Work on a bicycle track on Old Wire Road from Ash Street to Gulley Park is happening now. Another section of the track connecting Gulley Park to Rolling Hills Drive is on the bond list. The work would include a traffic signal at Old Wire and Old Missouri roads, Brown said.
About $3 million would go toward building sidewalk connections and generally improving walkability downtown. Council member Matthew Petty requested the action during the council's budget meeting last fall.
Martin Luther King Jr. Boulevard would also see its share of walkability improvements, with $1 million put in a pot toward that endeavor and $2 million set for bicycle and pedestrian connections at the Interstate 49 interchange.
About $1.75 million would be reserved for a bus rapid transit route along College Avenue and general transit needs throughout routes in the city. The money could be put toward recommendations from a study by the Northwest Arkansas Regional Planning Commission on bus rapid transit. A bus rapid transit system involves dedicated lanes for buses and bus stops designed to reduce traffic delays from passengers getting on and off a bus. Buses get priority through intersections.
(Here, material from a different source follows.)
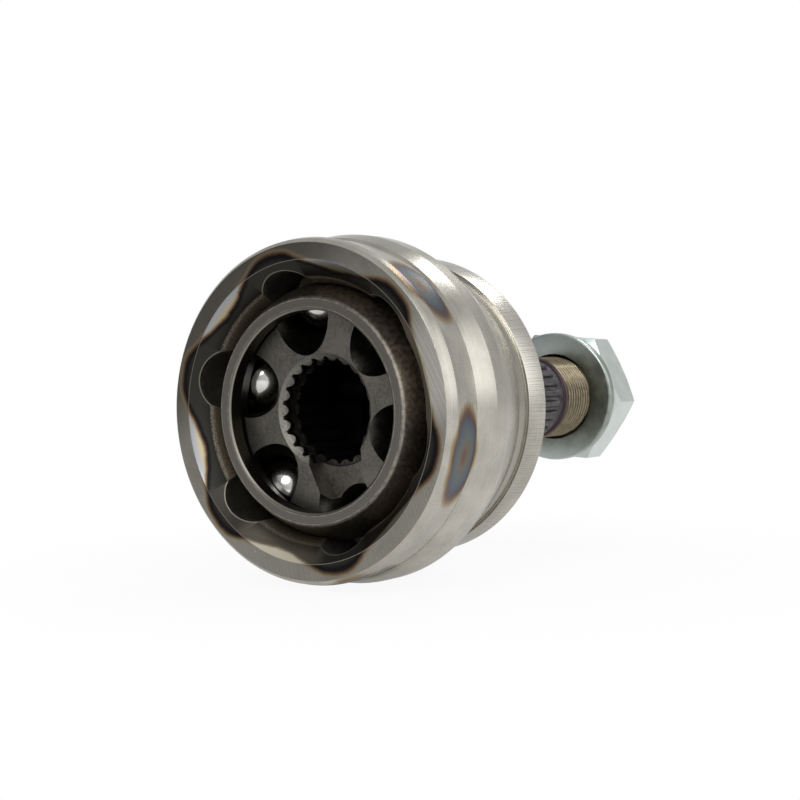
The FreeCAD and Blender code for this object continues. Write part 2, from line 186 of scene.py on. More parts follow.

Council member Sarah Marsh, who has advocated for expanding public transit in the city and making walking around the south part of town easier, said the money is much-needed to address those two issues.
A safe, well-functioning and inviting sidewalk network, especially along East Martin Luther King Jr. Boulevard, will create a network better designed to serve residents of all ages and abilities, Marsh said. The investment will connect the growing neighborhoods near the Jefferson Center to downtown, South School businesses, Happy Hollow Elementary School and Fayetteville High School, making it easier to access parks and trails, she said.
The transit money would go toward bus shelters, benches and route and wayfinding signs. Making transit in the city more visible and easy to use will support its success, Marsh said.